Svendsen also found that when city dwellers seek green space, there is almost always a trauma involved. A father goes to a park to visit a tree because his daughter who died ten years ago liked to play near there, for example. Or people plant flowers in a window box or an empty lot to memorialize a death. Once people start re-creating nature and taking a role in natural cycles, their feelings and attitudes toward life’s processes change, as does their relationship with the passage of time.

In light of this new understanding about the healing effects of green spaces on people in urban environments, the Forest Service (Northeastern Area State and Private Forestry and the Northeastern Research Station) initiated the Living Memorials Project, which will sponsor tree planting and memorial groves to commemorate September 11 and create tributes to those who lost their lives that day. The purpose of the project, says Matt Arnn, director of the New York City Metropolitan Initiative, is to respond to the needs of the communities traumatized by September 11 and the days of chaos and confusion that followed. “[The symbolism of trees] resonates with people,” Arnn said. “Trees reaffirm life.”

Arnn and Svendsen, both employees in Manhattan Forest Service offices—they are the agency’s only Manhattan-based employees—are technical advisers to community groups applying for the grants. Arnn said that community members’ involvement will be a critical part of the process. They will plant the bare-root trees at planned community events.

The memorials are more than decorations on urban streets; the plan is for them to become integral parts of the communities.

Among the groups applying for Forest Service Living Memorial Project grants is the Brooklyn Bridge Park Coalition, a community group in the area of Brooklyn overlooking the East River and lower Manhattan where the World Trade Center towers stood. The coalition and groups like it are acquiring derelict piers and docks in Brooklyn with the intention of turning them into parks and open space. Through a series of grants from state, local and private trusts, the coalition negotiated the sale or gift of several parcels that once belonged to the Port of New York Authority. The coalition and other neighborhood groups want to create a greenbelt along the East River.

The Forest Service will award approximately $1.1 million in grant money that will be divided between several groups in the greater New York area; one or two groups in the Shanksville, Pennsylvania, area, where Flight 93 crash landed; and one group in Washington, D.C.

The Neighborhood Open Space Coalition, another community group, hopes eventually to establish a greenbelt along the entire Manhattan waterfront. Because land values in the New York boroughs are so high, land dedicated for use as green space, open space and parkland has to be acquired slowly, square foot by square foot.

For the most part, creation of green spaces has been a grassroots process in which individuals or neighborhoods reclaim abandoned lots to plant flowers or vegetables and then find themselves engaged in elaborate negotiations with landowners.

In Shanksville, the proposed location of the Living Memorial is the crash site. Because the site is on private land, the National Park Service is negotiating the purchase of the site from seven landowners with the hopes of turning the property into a memorial park.
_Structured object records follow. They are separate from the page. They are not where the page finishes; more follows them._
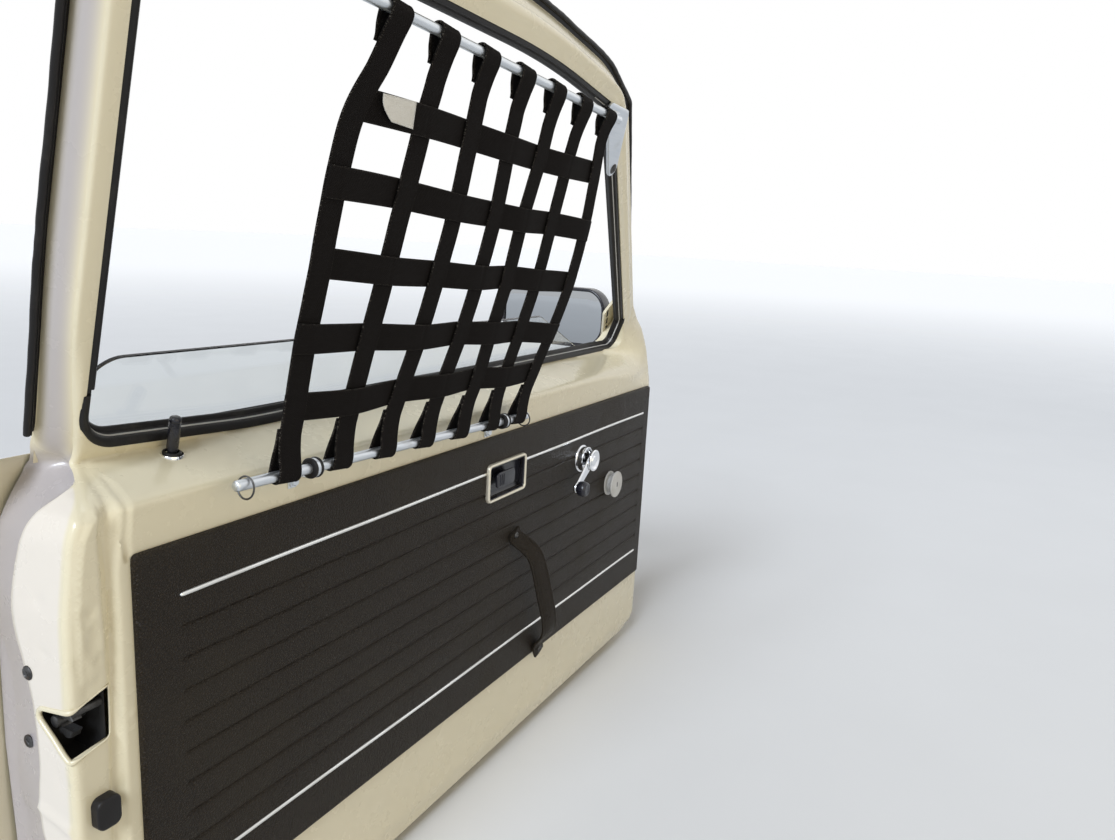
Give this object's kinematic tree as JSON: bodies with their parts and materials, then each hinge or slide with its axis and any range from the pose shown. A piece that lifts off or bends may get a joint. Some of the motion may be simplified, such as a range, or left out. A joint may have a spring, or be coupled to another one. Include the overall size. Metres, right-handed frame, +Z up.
{
  "type": "car door",
  "caption": "Left front door of a classic two-door coupe, with pleated trim card, lowered glass, mirror and a webbing window net on steel rods.",
  "frame": {"origin": "centre of the upper hinge's pillar pad, on the face that bolts to the body pillar", "axes": "+X forward along the door to its hinge edge, +Y outward through the door, +Z up; the door stands open, so the body's own forward direction is 48 degrees from +X towards +Y"},
  "size_m": [1.1967, 0.4153, 0.9709],
  "materials": {
    "ivory_paint": "glossy ivory enamel with dust and small dents",
    "black_rubber": "satin black rubber",
    "black_vinyl": "grained black vinyl with welded pleats",
    "bright_trim": "bright moulding",
    "zinc_steel": "bright zinc plate",
    "black_webbing": "woven black polyester webbing",
    "clear_glass": "clear drop glass",
    "cream_plastic": "champagne coloured rim",
    "dark_plastic": "dark satin plastic",
    "pale_plastic": "pale grey knob",
    "black_steel": "black latch steel with grease",
    "chrome": "polished chrome",
    "mirror_face": "silvered glass"
  },
  "bodies": {
    "pillar_leaves": {"hinge_pillar_leaves": "ivory_paint"},
    "door": {"inner_panel": "ivory_paint", "outer_skin": "ivory_paint", "window_frame": "ivory_paint", "hinge_door_leaves": "ivory_paint", "rod_bracket_front": "ivory_paint", "rod_bracket_rear": "ivory_paint", "frame_seal": "black_rubber", "window_channel": "black_rubber", "waist_seal_inner": "black_rubber", "waist_seal_outer": "black_rubber", "lock_grommet": "black_rubber", "bump_stop": "black_rubber", "pull_strap": "black_rubber", "trim_card": "black_vinyl", "card_strips": "bright_trim", "winder_handle": "bright_trim", "winder_escutcheon": "bright_trim", "net_rod_lower": "zinc_steel", "net_rod_upper": "zinc_steel", "hinge_pins": "zinc_steel", "rod_clamps": "zinc_steel", "net_uprights": "black_webbing", "net_crosses": "black_webbing", "window_glass": "clear_glass", "release_bezel": "cream_plastic", "release_cup": "dark_plastic", "release_lever": "dark_plastic", "winder_knob": "dark_plastic", "lock_plunger": "dark_plastic", "mirror_housing": "dark_plastic", "disc_knob": "pale_plastic", "latch_case": "black_steel", "latch_claw": "black_steel", "outer_handle": "chrome", "lock_button": "chrome", "mirror_foot": "chrome", "mirror_glass": "mirror_face"}
  },
  "joints": [
    {"name": "door_swing", "type": "hinge", "parent": "pillar_leaves", "child": "door", "pos_m": [-0.04088, 0.00989, 0], "axis": [0, 0, -1], "range_deg": [-48, 18]}
  ]
}
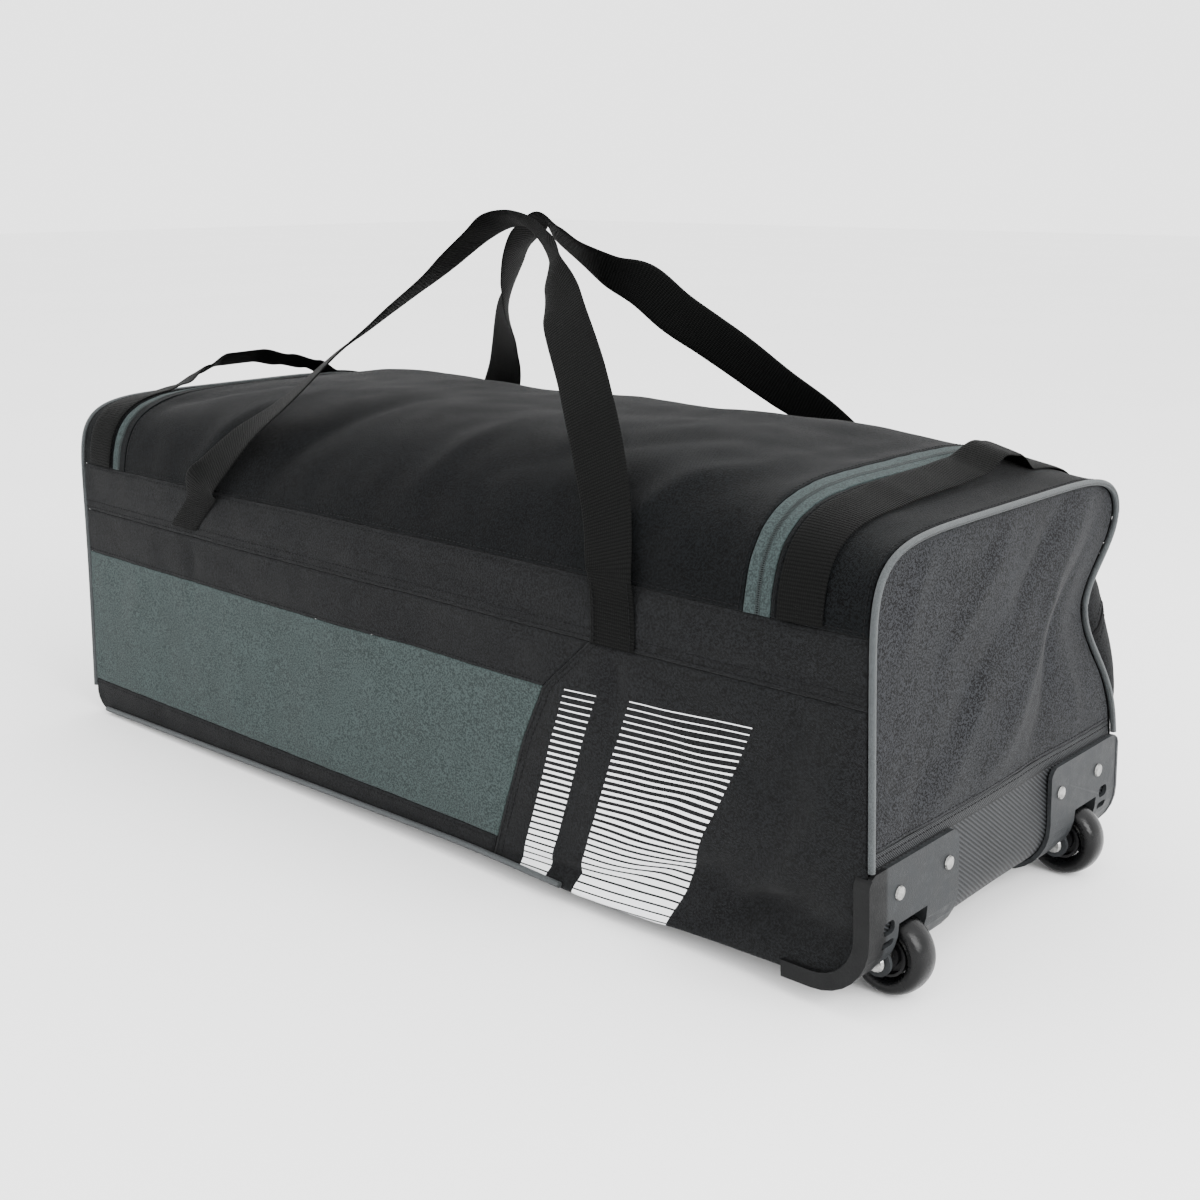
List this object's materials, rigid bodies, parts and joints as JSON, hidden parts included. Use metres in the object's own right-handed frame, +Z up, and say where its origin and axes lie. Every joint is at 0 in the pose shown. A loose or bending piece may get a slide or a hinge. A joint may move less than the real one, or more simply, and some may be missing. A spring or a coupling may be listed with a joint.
{
  "type": "wheeled kit bag",
  "caption": "Long soft cricket kit bag with webbing carry handles, a grab handle at each end, a side pocket and corner wheels for rolling.",
  "frame": {"origin": "on the floor under the middle of the bag's bounding box, as it stands on its wheels and the far edge of its base", "axes": "+X along the bag towards the wheeled end, +Y towards the side with the pocket, +Z up"},
  "size_m": [0.8828, 0.3798, 0.4699],
  "materials": {
    "black_cloth": "fine plain weave, matt",
    "grey_cloth": "fine plain weave, matt",
    "end_cloth": "fine plain weave, a little lighter",
    "black_webbing": "ribbed across its width",
    "grey_piping": "smooth covered cord",
    "grey_tape": "zip tape, fine weave",
    "ribbed_cloth": "tough cloth with fine ribs",
    "black_plastic": "lightly textured moulding",
    "black_rubber": "smooth, a little glossy",
    "steel": "plated"
  },
  "bodies": {
    "bag": {"front_base_strip": "black_cloth", "front_grey_panel": "grey_cloth", "front_upper_strip": "black_cloth", "front_striped_panel": "black_cloth", "front_band": "black_cloth", "back_panel": "black_cloth", "back_band": "black_cloth", "lid": "black_cloth", "zip_wheel_end_outer": "grey_tape", "zip_wheel_end_inner": "grey_tape", "zip_far_end_outer": "grey_tape", "zip_far_end_inner": "grey_tape", "zip_back_lower": "grey_tape", "zip_back_upper": "grey_tape", "gusset_wheel_end": "black_cloth", "gusset_far_end": "black_cloth", "wheel_end_panel": "end_cloth", "ribbed_panel": "ribbed_cloth", "far_end_panel": "end_cloth", "base_board": "ribbed_cloth", "piping_wheel_end": "grey_piping", "piping_far_end": "grey_piping", "piping_base_front": "grey_piping", "piping_base_back": "grey_piping", "carry_handle_front": "black_webbing", "carry_handle_back": "black_webbing", "grab_handle_wheel_end": "black_webbing", "grab_handle_far_end": "black_webbing", "pocket_pouch": "black_cloth", "wheel_bracket_front": "black_plastic", "wheel_bracket_back": "black_plastic", "rivet_front_1": "steel", "rivet_front_2": "steel", "rivet_back_1": "steel", "rivet_back_2": "steel", "axle_bolt_front": "steel", "axle_bolt_back": "steel"},
    "front_wheel": {"wheel_hub_front": "black_plastic", "wheel_tyre_front": "black_rubber"},
    "back_wheel": {"wheel_hub_back": "black_plastic", "wheel_tyre_back": "black_rubber"}
  },
  "joints": [
    {"name": "front_wheel_spin", "type": "hinge", "parent": "bag", "child": "front_wheel", "pos_m": [0.41387, -0.1328, 0.0275], "axis": [0, 1, 0], "continuous": true},
    {"name": "back_wheel_spin", "type": "hinge", "parent": "bag", "child": "back_wheel", "pos_m": [0.41387, 0.1032, 0.0275], "axis": [0, 1, 0], "continuous": true}
  ]
}
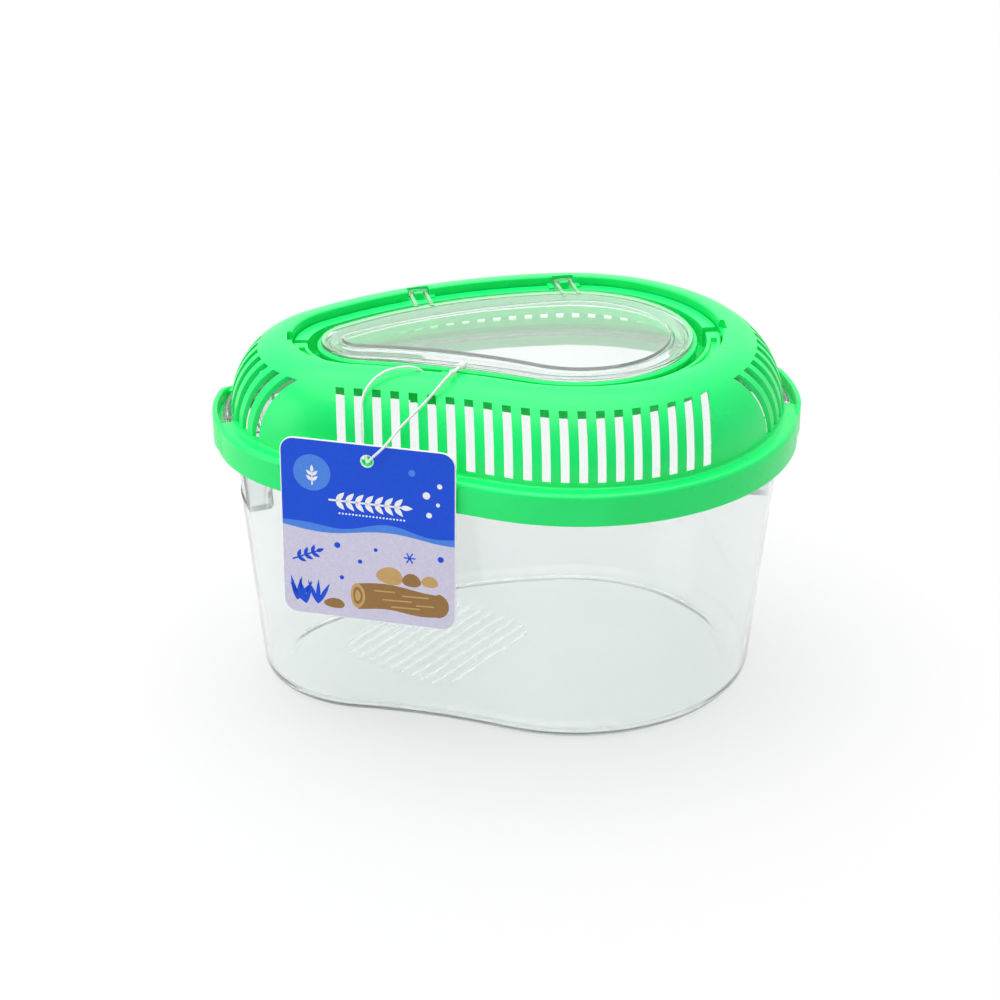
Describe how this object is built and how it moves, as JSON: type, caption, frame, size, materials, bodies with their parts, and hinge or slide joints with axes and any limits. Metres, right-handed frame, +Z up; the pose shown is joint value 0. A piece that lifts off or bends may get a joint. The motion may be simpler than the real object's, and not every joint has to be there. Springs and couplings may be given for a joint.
{
  "type": "pet keeper",
  "caption": "Bean-shaped clear plastic tank with a slotted domed lid, folding carry strap, hinged clear hatch and a hang tag on a loop",
  "frame": {"origin": "centre of the object's box on the table, under the middle of the long axis", "axes": "+Z up, +X along the long axis towards the big end, the hollow front faces -Y"},
  "size_m": [0.21, 0.1599, 0.1332],
  "materials": {
    "clear_styrene": "clear gloss",
    "green_plastic": "gloss",
    "green_strap": "gloss",
    "clear_hatch": "clear gloss",
    "card": "coated card",
    "nylon": "natural nylon"
  },
  "bodies": {
    "tank": {"tank": "clear_styrene"},
    "lid": {"lid": "green_plastic"},
    "handle": {"handle": "green_strap"},
    "hatch": {"hatch": "clear_hatch"},
    "tag": {"hang_tag": "card", "tag_loop": "nylon", "loop_lock": "nylon"}
  },
  "joints": [
    {"name": "lid_lift", "type": "slide", "parent": "tank", "child": "lid", "axis": [0, 0, 1], "range_m": [0, 0.06]},
    {"name": "handle_fold", "type": "hinge", "parent": "lid", "child": "handle", "pos_m": [0, 0, 0.1249], "axis": [-1, 0, 0], "range_deg": [0, 90]},
    {"name": "hatch_open", "type": "hinge", "parent": "lid", "child": "hatch", "pos_m": [-0.00275, 0.04775, 0.128], "axis": [-0.9907, -0.1357, 0], "range_deg": [0, 105]},
    {"name": "tag_swing", "type": "hinge", "parent": "handle", "child": "tag", "pos_m": [-0.025, -0.032, 0.1249], "axis": [-1, 0, 0], "range_deg": [-63, 0]}
  ],
  "couplings": [
    {"joint": "tag_swing", "follows": "handle_fold", "ratio": -0.7}
  ]
}
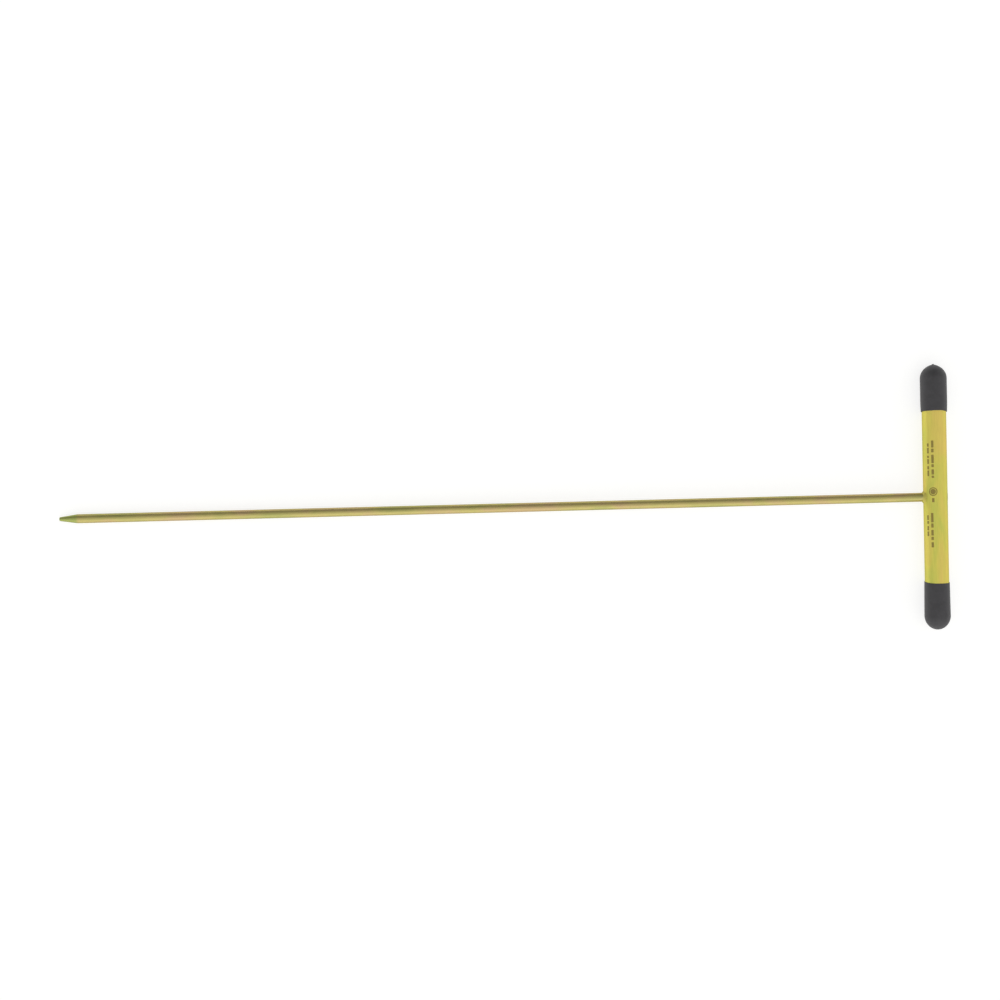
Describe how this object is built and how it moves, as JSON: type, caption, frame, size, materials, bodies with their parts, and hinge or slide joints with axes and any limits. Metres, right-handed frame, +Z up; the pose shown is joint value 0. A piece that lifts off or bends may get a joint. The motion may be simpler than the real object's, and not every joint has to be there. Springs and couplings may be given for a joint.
{
  "type": "t-handled probe rod",
  "caption": "Pointed steel probe rod welded through the middle of a tube T-handle with soft vinyl end caps, pushed by hand into grain, seed bags or soil.",
  "frame": {"origin": "crossing of the rod's axis and the handle's axis, inside the middle of the handle tube", "axes": "tool lying flat: +X along the rod from its point towards the handle, +Y along the handle to its right-hand end as seen from behind the handle, +Z up"},
  "size_m": [0.9411, 0.2824, 0.028],
  "materials": {
    "plated_tube": "yellow chromated zinc plate",
    "plated_bar": "yellow chromated zinc plate over drawn bar",
    "plated_weld": "yellow chromated zinc plate over weld metal",
    "vinyl": "matte dip-moulded vinyl"
  },
  "bodies": {
    "probe": {"handle_tube": "plated_tube", "probe_rod": "plated_bar", "rod_fillet_weld": "plated_weld", "rod_plug_weld": "plated_weld"},
    "right_cap": {"right_end_cap": "vinyl"},
    "left_cap": {"left_end_cap": "vinyl"}
  },
  "joints": [
    {"name": "right_cap_pull_off", "type": "slide", "parent": "probe", "child": "right_cap", "axis": [0, 1, 0], "range_m": [0, 0.045]},
    {"name": "left_cap_pull_off", "type": "slide", "parent": "probe", "child": "left_cap", "axis": [0, -1, 0], "range_m": [0, 0.045]}
  ]
}
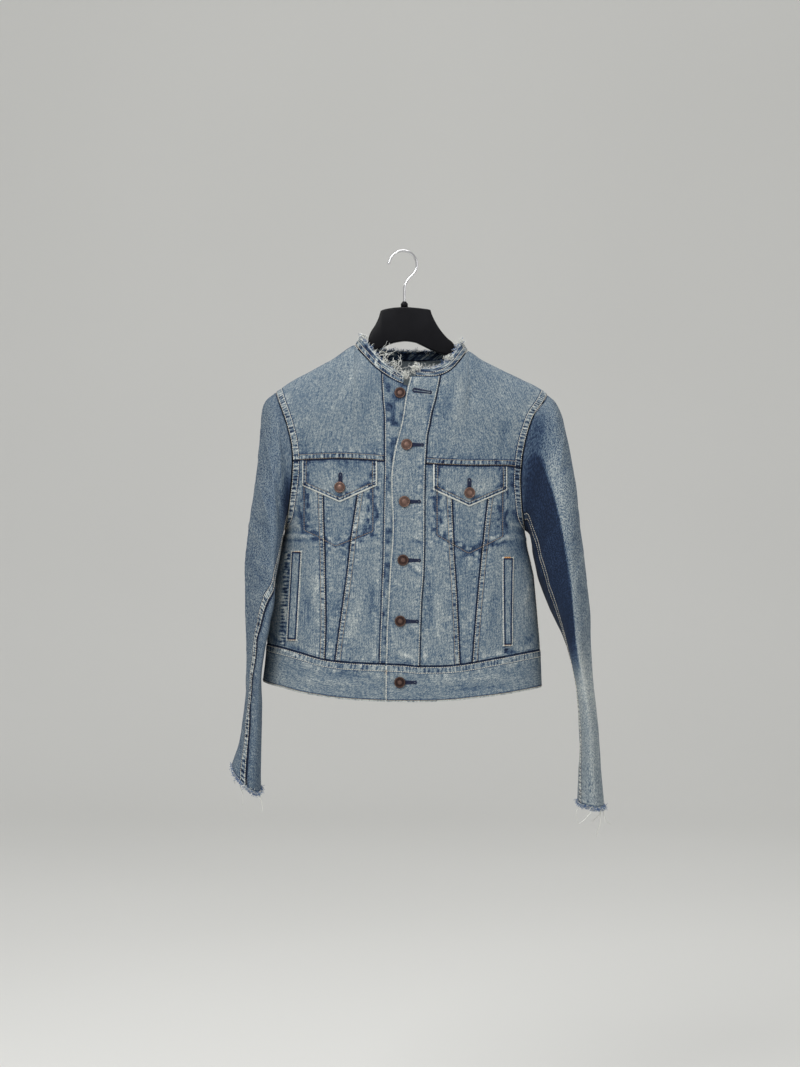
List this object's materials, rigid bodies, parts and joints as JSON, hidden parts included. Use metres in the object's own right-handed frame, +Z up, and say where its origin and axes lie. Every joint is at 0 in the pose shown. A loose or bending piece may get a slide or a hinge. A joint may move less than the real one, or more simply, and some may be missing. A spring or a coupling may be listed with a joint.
{
  "type": "cropped denim jacket on a hanger",
  "caption": "Cropped collarless denim jacket with raw neck band and cuffs, flap chest pockets, welt pockets and metal buttons, hung on a moulded hanger.",
  "frame": {"origin": "underside of the hanger hook's top, where a rail or another hook carries it", "axes": "+Z up, -Y out of the jacket's front, +X towards the wearer's left"},
  "size_m": [0.551, 0.1607, 0.8685],
  "materials": {
    "denim": "washed indigo twill with pale worn edges and dark seams",
    "fray": "loose cotton ends, white and pale blue",
    "thread": "ecru cotton sewing thread",
    "button_metal": "worn copper-coloured metal, satin",
    "hanger_plastic": "black, semi-matt",
    "hook_metal": "bright plated wire"
  },
  "bodies": {
    "root": {"front_yoke_right": "denim", "front_yoke_left": "denim", "front_side_right": "denim", "front_side_left": "denim", "front_wedge_right": "denim", "front_wedge_left": "denim", "front_centre_right": "denim", "front_centre_left": "denim", "placket_button_side": "denim", "placket_buttonhole_side": "denim", "pocket_flap_right": "denim", "pocket_flap_left": "denim", "pocket_bag_right": "denim", "pocket_bag_left": "denim", "pocket_welt_right": "denim", "pocket_welt_left": "denim", "back_yoke": "denim", "back_side_right": "denim", "back_side_left": "denim", "back_centre": "denim", "waistband": "denim", "neck_band": "denim", "neck_fray": "fray", "sleeve_upper_right": "denim", "sleeve_upper_left": "denim", "sleeve_upper_left_2": "denim", "sleeve_upper_left_3": "denim", "sleeve_under_right": "denim", "sleeve_under_left": "denim", "sleeve_under_left_2": "denim", "sleeve_under_left_3": "denim", "cuff_fray_right": "fray", "cuff_fray_left": "fray", "button_1": "button_metal", "button_2": "button_metal", "button_3": "button_metal", "button_4": "button_metal", "button_5": "button_metal", "button_6": "button_metal", "button_right_flap": "button_metal", "button_left_flap": "button_metal", "hanger_body": "hanger_plastic", "hanger_ferrule": "hanger_plastic", "hanger_hook": "hook_metal"}
  },
  "joints": []
}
Tom Grote, director of the Kiski Basin Initiative, part of a larger regional rural conservancy organization in the area, applied for the Forest Service grant on behalf of a Flight 93 taskforce formed by the Somerset County Commission. The county has already commemorated the eight local volunteer fire departments first to arrive at the crash scene.

Washington, D.C., like New York City, suffers from a land shortage. There is virtually no place to put a large grove of trees. The original idea for the D.C. memorial was, says Mark Buscaino, chief state forester for the District of Columbia, to create a centralized Living Memorial and later add smaller satellite groves throughout the city.

The site proposed for the initial large grove is Heritage-Kingman Island, a dredge island in the Anacostia River, which has been deeded to D.C. government and is under the jurisdiction of the D.C. Department of Parks and Recreation. Although Buscaino thinks the initial site is likely to receive funding, he does not think there will be sufficient funds for the satellite sites.

Grant awards will have been finalized by the end of the summer. Groundbreaking is scheduled for September 11, 2003. In New York City, which is otherwise a morass of concrete and steel, “a grove of trees represents wilderness to people,” Arnn said. “The presence of trees increases the quality of life for all people here.”